Ippolito followed through on Darigo’s request and started selling fish in the streets of Philadelphia, Pennsylvania, U.S.A., using a pushcart. Business continued to grow until he upsized to a horse and wagon and eventually to a brick-and-mortar location in the early 1940s that he named Ippolito’s.
“He got his son to go out with the horse and wagon, and then at the time, his son-in-law – my grandfather – would go out with another horse and wagon setup,” Anthony said.
Decades later, in the 1970s, D’Angelo’s great-grandfather Gaetano Darigo moved back to Sicily and was planning to close up the seafood shop. Samuel D’Angelo – Anthony’s father – had worked in the shop as a child with his own father, also named Samuel, and decided to keep the seafood business going.
“My father was at Temple University for about six or seven months and said, ‘I hate school. I’ll go take over the business,’” Anthony said. “He bought it for a very small amount of money and took over the store.”
Samuel later got married, had his son Anthony, and started to push the business into becoming more than just a seafood store.
The business had an advantage early on, once again thanks to a relationship.
Samuel was friends with a waiter at the Four Seasons Hotel in Philadelphia, who happened to live near the store. At one point, the chef of the Four Seasons’ restaurant needed something on short notice, and they called up what was then still called Ippolito’s for help.
“My father got the stuff he needed and brought it up to the Four Seasons and started selling to restaurants,” Anthony said. “It just kind of took off. The service we have at the retail level, the chefs weren’t used to that. There were no real delivery services at that point; all the chefs would shop the market.”
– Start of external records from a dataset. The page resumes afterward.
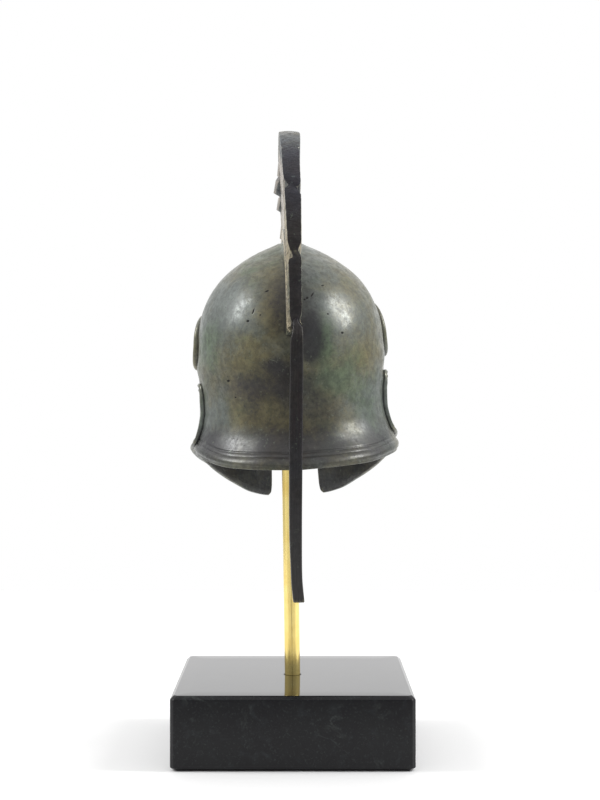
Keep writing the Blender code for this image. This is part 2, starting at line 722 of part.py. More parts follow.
# The tail hangs clear of the neck guard, from inside the plume's last tuft to a square end.
TAIL = np.array(
    [
        # height, middle_y, depth, thickness, sideways
        (52.0, 51.6, 5.6, 2.6, -0.5),
        (45.6, 53.1, 6.0, 3.0, -0.9),
        (43.5, 53.5, 6.8, 3.5, -0.8),
        (41.4, 53.6, 7.0, 4.0, -0.65),
        (36.0, 53.6, 7.0, 4.1, -0.6),
        (20.0, 53.8, 7.0, 4.2, -0.3),
        (0.0, 54.0, 6.8, 4.1, 0.0),
        (-20.0, 54.2, 6.5, 3.9, 0.2),
        (-33.0, 54.4, 6.2, 3.5, 0.0),
        (-40.8, 54.5, 6.0, 3.6, -0.6),
    ],
    dtype=[(c, float) for c in ("height", "middle_y", "depth", "thickness", "sideways")],
)
TAIL_SOFT = 0.55  # how much of each corner is taken off


def make_tail():
    """Long flat lock of hair with softened corners, bent a little sideways."""
    rows = TAIL[::-1]
    height = np.linspace(TAIL["height"][0], TAIL["height"][-1], 25)
    size = {c: curve_through(rows["height"], rows[c], height) for c in rows.dtype.names[1:]}
    soft = TAIL_SOFT
    sections = []
    for i, z in enumerate(height):
        x, y = size["thickness"][i] / 2, size["depth"][i] / 2
        outline = ((x - soft, -y), (x, -y + soft), (x, y - soft), (x - soft, y),
                   (-x + soft, y), (-x, y - soft), (-x, -y + soft), (-x + soft, -y))
        sections.append(
            [(a + size["sideways"][i], b + size["middle_y"][i], z) for a, b in outline]
        )
    return loft("crest_tail", sections, helper=True)


# Lock tips on both faces of the plume's front shoulder, in a chain that runs forward and down, each
# one's root under the foot of the one above.
FRONT_LOCKS = np.array(
    [
        # top_y, top_z, foot_y, foot_z, half_length, top_out, left_out, right_out
        (-2.0, 110.5, -11.0, 102.6, 4.2, 3.0, 4.2, 3.5),
        (-9.5, 105.5, -19.5, 97.6, 4.4, 2.9, 5.45, 3.8),
        (-18.0, 99.5, -27.0, 92.4, 4.2, 2.4, 4.3, 3.4),
        (-26.5, 90.5, -34.0, 82.6, 3.4, 1.7, 3.05, 2.6),
    ],
    dtype=[
        (c, float)
        for c in ("top_y", "top_z", "foot_y", "foot_z", "half_length", "top_out", "left_out", "right_out")
    ],
)
LOCK_SECTIONS = ((0.0, 0.35, 0.0), (0.42, 0.9, 0.4), (0.54, 0.98, 0.7), (0.97, 0.55, 1.0))
LOCK_FOOT_SLOPE = 0.5  # how much lower its foot lies at the plume than at its face, per mm
LOCK_ROOT = 1.0  # where it starts inside the plume


def make_front_locks():
    """The lock tips: leaves that widen and stand out more and more down to their foot, lofted through
    half-round sections given by their place along the lock, their breadth and their standing out."""
    turn = np.radians((0, 35, 90, 145, 180))
    locks = []
    for k, row in enumerate(FRONT_LOCKS):
        along_y, along_z = row["foot_y"] - row["top_y"], row["foot_z"] - row["top_z"]
        reach = math.hypot(along_y, along_z)
        for side, foot_out in ((1, row["left_out"]), (-1, row["right_out"])):
            sections = []
            for t, broad, stands in LOCK_SECTIONS:
                out = row["top_out"] + (foot_out - row["top_out"]) * stands
                x = LOCK_ROOT + (out - LOCK_ROOT) * np.clip(np.sin(turn), 0, 1) ** 0.6
                away = row["half_length"] * broad * np.cos(turn)
                y = row["top_y"] + along_y * t - away * along_z / reach
                z = row["top_z"] + along_z * t + away * along_y / reach * 0.4
                z = z - LOCK_FOOT_SLOPE * (out - x) * smooth_step(t, 0.7, 1.0)
                sections.append(np.column_stack([side * x, y, z]))
            locks.append(loft(f"front_lock_{k}_{side:+d}", sections, helper=True))
    return locks


# ---------------------------------------------------------------- assembly
def main():
    for obj in list(bpy.data.objects):
        bpy.data.objects.remove(obj)

    bronze = make_material("patinated_bronze", (0.10, 0.10, 0.075), 0.38, 0.8)
    brass = make_material("polished_brass", (0.89, 0.70, 0.30), 0.12, 1.0)
    marble = make_material("dark_green_marble", (0.018, 0.020, 0.024), 0.08, 0.0)

    rod_frame = make_empty(
        "rod_frame", location=(ROD_AXIS_X, 0, BLOCK_HEIGHT), rotation_deg=(0, ROD_LEAN_DEG, 0)
    )
    helmet_frame = make_leaning_frame("helmet", HELMET_SHIFT_X, HELMET_LEAN_DEG, HELMET_TURN_DEG)
    crest_frame = make_leaning_frame("crest", CREST_SHIFT_X, CREST_LEAN_DEG, CREST_TURN_DEG)

    block = make_block(marble)
    hole = add_cylinder("cut_rod_hole", rod_frame, ROD_HOLE_RADIUS, -ROD_HOLE_DEPTH, OVERRUN)
    boolean(block, "DIFFERENCE", hole)
    make_rod(brass, rod_frame)

    bowl = make_bowl_shell(bronze)
    ornaments = [*make_cheek_panels(), *make_volutes(), make_brow_band()]
    face = make_face_cutter()
    for obj in (bowl, face, *ornaments):
        obj.parent = helmet_frame
    ridge = make_ridge()
    ridge.parent = crest_frame
    socket = add_cylinder("socket", rod_frame, SOCKET_RADIUS, SOCKET_FOOT, SOCKET_TOP)
    bore = add_cylinder(
        "cut_socket_bore", rod_frame, ROD_RADIUS + GAP, SOCKET_FOOT - OVERRUN, ROD_TOP + GAP
    )
    boolean(bowl, "UNION", *ornaments, ridge, socket)
    boolean(bowl, "DIFFERENCE", face, bore)
    shade(bowl)

    crest = make_plume(bronze)
    crest_parts = [make_holder(), make_tail(), *make_front_locks()]
    for obj in (crest, *crest_parts):
        obj.parent = crest_frame
    boolean(crest, "UNION", *crest_parts)
    shade(crest)


main()
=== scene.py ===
import math

import bmesh
import bpy
import numpy as np
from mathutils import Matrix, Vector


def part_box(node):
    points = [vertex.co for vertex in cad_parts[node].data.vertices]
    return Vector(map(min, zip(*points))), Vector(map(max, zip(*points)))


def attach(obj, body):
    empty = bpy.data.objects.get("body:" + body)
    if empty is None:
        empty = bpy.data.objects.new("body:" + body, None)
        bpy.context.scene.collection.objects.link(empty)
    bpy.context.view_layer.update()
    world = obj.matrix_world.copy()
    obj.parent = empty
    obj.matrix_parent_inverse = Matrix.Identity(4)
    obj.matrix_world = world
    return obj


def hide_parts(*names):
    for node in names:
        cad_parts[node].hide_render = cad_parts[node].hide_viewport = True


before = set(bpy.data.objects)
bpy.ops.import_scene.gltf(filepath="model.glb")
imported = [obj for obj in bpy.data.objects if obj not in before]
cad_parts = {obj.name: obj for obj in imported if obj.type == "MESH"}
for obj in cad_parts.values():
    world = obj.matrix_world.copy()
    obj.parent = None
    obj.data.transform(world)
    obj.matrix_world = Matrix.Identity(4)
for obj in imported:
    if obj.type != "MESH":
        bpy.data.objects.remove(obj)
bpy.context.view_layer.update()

# ------------------------------------------------------------------ the stone block
# The foot of the stand is a square block of dark green, nearly black marble. It is sawn, its edges
# are chamfered, its top is polished like glass and its sides are honed, and a blind hole drilled
# from above takes the rod.
MM = 0.001
BLOCK_LOW, BLOCK_HIGH = [np.array(corner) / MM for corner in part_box("marble_block")]
BLOCK_HALF = (BLOCK_HIGH[0] - BLOCK_LOW[0]) / 2
BLOCK_TOP = BLOCK_HIGH[2]
CHAMFER = 1.2
CHAMFER_SOFT = 0.3  # how much of each chamfer's own two edges the polisher rounds off
ROD_AXIS_X = 0.3  # where the rod's axis meets the block's top
ROD_LEAN = math.radians(0.8)
ROD_RADIUS = 2.7
ROD_HOLE_RADIUS = 2.95
ROD_HOLE_DEPTH = 13.9
ROD_HOLE_BREAK = 0.25  # how far the hole's mouth is broken
DOT = 0.05  # radius of the ring at the middle of a flat end


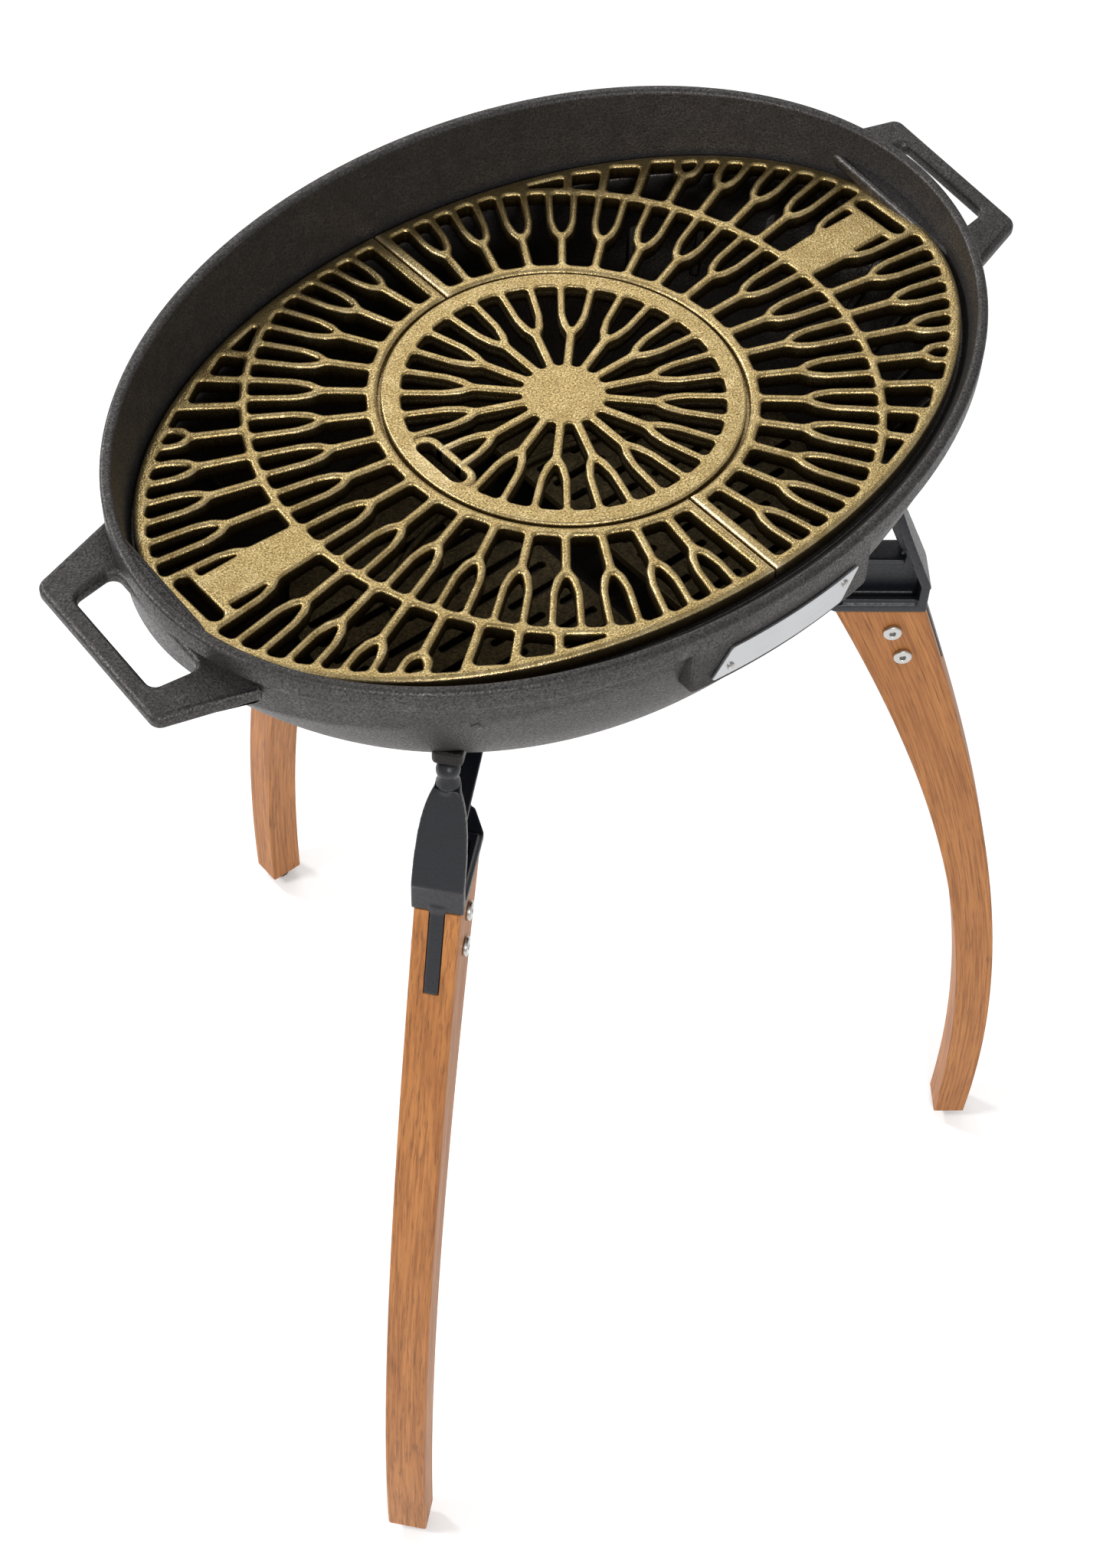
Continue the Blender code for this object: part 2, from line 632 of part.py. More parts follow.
def panel_y(x):
    """The Y of the raised panel's face, which follows the collar."""
    return -(half_width - PANEL_INSET) * math.sqrt(1 - (x / (half_length - PANEL_INSET)) ** 2)


def bowl_lug(name, station):
    inside = wall_reach(station, STUD_DROP) - BOWL_WALL * 0.6
    mesh = box(f"{name}_lug", (inside, -LUG_WIDTH / 2, -STUD_DROP),
               (arm_place + LUG_OVERHANG, LUG_WIDTH / 2, -STUD_DROP + LUG_HEIGHT))
    return add_mesh(f"{name}_lug", mesh, None, station)


def bowl_boss(name, station):
    mesh = cylinder(f"{name}_boss", PAD_RADIUS, -BOWL_DEPTH - BOSS_HEIGHT, -BOWL_DEPTH + BOWL_WALL / 2)
    return add_mesh(f"{name}_boss", mesh, None, station, Matrix.Translation((PAD_PLACE, 0, 0)))


def badge():
    """The name plate is bent to the panel's curve. Its ends are cut on opposite slants."""
    tip, half, slant = BADGE_LENGTH / 2, BADGE_HEIGHT / 2, BADGE_SLANT
    bottom = [(x - slant / 2, -half) for x in spaced(BADGE_LENGTH - slant, BADGE_STEPS)]
    top = [(x + slant / 2, half) for x in spaced(BADGE_LENGTH - slant, BADGE_STEPS)[::-1]]
    hole = RIVET_RADIUS * 0.55
    rivets = {"left": (-tip + RIVET_INSET, -RIVET_OFFSET), "right": (tip - RIVET_INSET, RIVET_OFFSET)}
    holes = [[(x + dx, z + dz) for dx, dz in circle(hole, 8)] for x, z in rivets.values()]
    mesh = prism("name_plate", [bottom + top] + holes, GAP, GAP + BADGE_THICKNESS)
    mesh.transform(Matrix.Rotation(math.pi / 2, 4, "X"))
    for vert in mesh.vertices:
        vert.co.y += panel_y(vert.co.x)
    add_mesh("name_plate", mesh, PLATE_METAL, None, Matrix.Translation((0, 0, -BADGE_DROP)))
    shank, head, dome = hole - GAP, RIVET_RADIUS, BADGE_THICKNESS + 3 * GAP
    profile = [(0, 2 * GAP), (shank, 2 * GAP), (shank, dome), (head, dome), (head * 0.85, dome + 0.0008),
               (0, dome + 0.0013)]
    for side, (x, z) in rivets.items():
        slope = math.atan2(panel_y(x + GAP) - panel_y(x - GAP), 2 * GAP)
        facing = Matrix.Rotation(slope, 4, "Z") @ Matrix.Rotation(math.pi / 2, 4, "X")
        place = Matrix.Translation((x, panel_y(x), z - BADGE_DROP)) @ facing
        turned(f"name_plate_rivet_{side}", profile, 12, STEEL, None, place)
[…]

When a stall opened up in that market, Samuel took a chance and decided to open his own spot.
“My father said, ‘Let me open up a stall, but I don’t want to ruin the family name Ippolito’s.’ At the time, that was a popular fish store in South Philadelphia, so he used his first name Sam to open up Samuels and Son,” Anthony said. “It was Samuels because it was my grandfather Sam, my father Sam, my brother Sam, and the son – me. That’s where the business started in 1989, and it’s been a wild ride ever since!”
Over three decades later, Samuels Seafood is still a family affair. All four of Samuel’s children still work for the company, and Anthony said that their kids are now getting involved, too.
Anthony said he thinks the long-time lack of real industry consolidation – such as in the chicken industry – is part of why family businesses like Samuels Seafood can continue to thrive. That is also, in part, thanks to the inherent volatility of wild-caught seafood. Though farmed seafood is starting to change that, and the industry is beginning to consolidate, family-owned businesses are also still sticking it out because trends have shifted.
“I think when the consolidation started, there was also a trend of family businesses sticking it out, where that wasn’t happening 15 years ago. When I was a kid, everybody laughed and said, ‘Why do you want to be in your father’s business?’” Anthony said. “When he [Samuel] did it, for sure everyone was laughing.”
Another reason the family business has worked for so long is the passion the family has for the business, Anthony said.
“We’re all in the building every day loading trucks. Last week, I was in Florida working overnight with my staff, loading trucks and working in the cutting room,” Anthony said. “My father still buys a lot of the frozen products.”
That intensity can be intimidating for some, but it’s a part of the core philosophy of how Samuels Seafood conducts business and why it’s succesful.
“We’re not looking at spreadsheets every day and saying, ‘You’ve got to get your margin up half a point, or we have a problem. We don’t do business that way; we don’t do business on the bottom line,” Anthony said. “We know the needs of the industry, and we know what we’re good at. We know where to find other people who are good at something if we’re not good at it.”
That philosophy applies both in business relationships and in relationships with the customers.
“If you’re a regular consumer walking into the retail store, the most important piece of advice I’d say to you is find a fishmonger you can trust. Because it’s not about price; it’s not about variety. It’s about going somewhere and the monger saying, ‘This came out of the water on Thursday. This is a great product out of Norway,’” Anthony said. “If you don’t have that relationship with your fishmonger, you’re going to the wrong fish store. I think that applies whether we’re talking about a chef, we’re talking about a cruise line, or we’re talking about a hotel chain.”
From those early days of selling from a pushcart in Philadelphia, Samuels has grown into a cross-continental business with facilities on both the West and East coasts of the U.S. It provides seafood for cruise lines, restaurants, and retail in frozen and fresh formats.
As the business continues past its 100-year anniversary, it’s planning to make sure it maintains its roots and reopen the original store in Philadelphia that started it all.
“My father’s main reason for opening that store? He wants the grandkids to all work in there together,” Anthony said. “It’s not profit-driven. Because he grew up in that store, his mom grew up in that store, we grew up in that store, and he wants the grandkids to grow up in that store.”